Perhaps the worst is that, owing to the lowness of their wages, the people have never been able to give the new thrift a fair trial. After all, they miss the lump sums laid by against need. If their earnings would ever overtake their expenses and give a little margin, they might do better; but buying, as they are obliged to do, from hand to mouth, they buy at extravagant prices. Coal, for instance, which costs me about twenty-six shillings for a ton, costs the labourer half as much again as that, because he can only pay for a hundredweight or so at a time. So, too, the boots he can get for four or five shillings a pair are the dearest of all boots. They wear out in a couple of months or so, and another pair must be bought almost before another four or five shillings can be spared. In its smaller degree, a still more absurd difficulty handicaps the people in dealing with their own fruit-crops. To make raspberry or gooseberry jam should be, you would think, an economy delightful to the cottage women, if only as a piece of old-fashioned thrift; yet they rarely do it. If they had the necessary utensils, still the weekly money at their disposal will not run to the purchase of extra firing and sugar. It is all too little for everyday purposes, and they are glad to eke it out by selling their fruit for middle-class women to preserve, though in the end they have to buy for their own families an inferior quality of jam at a far higher price.
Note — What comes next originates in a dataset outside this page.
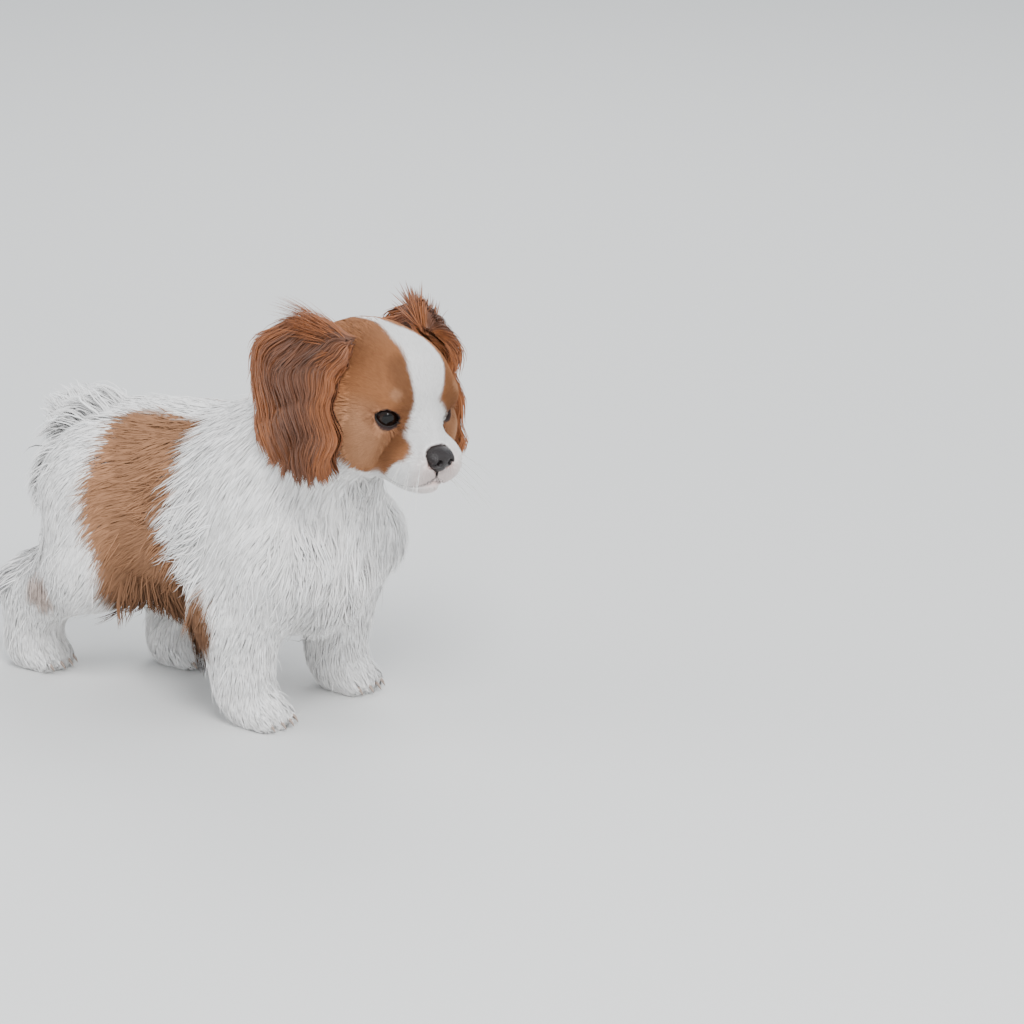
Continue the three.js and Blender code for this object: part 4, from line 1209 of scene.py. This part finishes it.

Wherever you follow it up, you will find the modern thrift not quite successful in the cottages. It is not elastic enough; or, rather, the people's means are not elastic enough, and will not stretch to its demands. There is well-being in it—variety of food, for instance, and comfort of clothing—as soon as both ends can be made to meet and to lap over a little; but it strains the small incomes continually to the breaking-point, so that every other consideration has to give way under it to a pitiful calculation of pence. For the sake of pence the people who keep fowls sell the eggs, and feed their children on bread and margarine; and, on the same principle, they do not even seek to produce other things which are well within their power to produce, but are too luxurious for their means. "'Twouldn't be no use for me to grow strawberries," a man explained; "my children'd have 'em." It sounded a strange reason, for to what better use could strawberries be put? But it shows how tightly the people are bound down by their commercial conditions. In order to make the Saturday's shopping easier, they must weigh the shillings and pence value of everything they possess and everything they attempt to do.

These considerations, however, though showing that present times are not good, do not prove that they are worse than past times. It may be that there was poverty in the valley before the enclosure of the common quite as severe as there is now; and, so far as concerns mere economics, that event did but change the mode of the struggle for existence, without greatly affecting its intensity. People are poor in a different way now, that is all. Hence, in its more direct results, the loss of the common has not mattered much, and it might be forgotten if those results were the only ones.

But they are not the only ones. The results have spread from the economic centre outwards until the whole life of the people has been affected, new influences coming into play which previously were but little felt. So searching, indeed, has the change been, and so revolutionary, that anything like a full account of it would be out of the question. The chapters that follow, therefore, do not pretend to deal with it at all exhaustively; at most they will but draw attention to a few of its more striking aspects.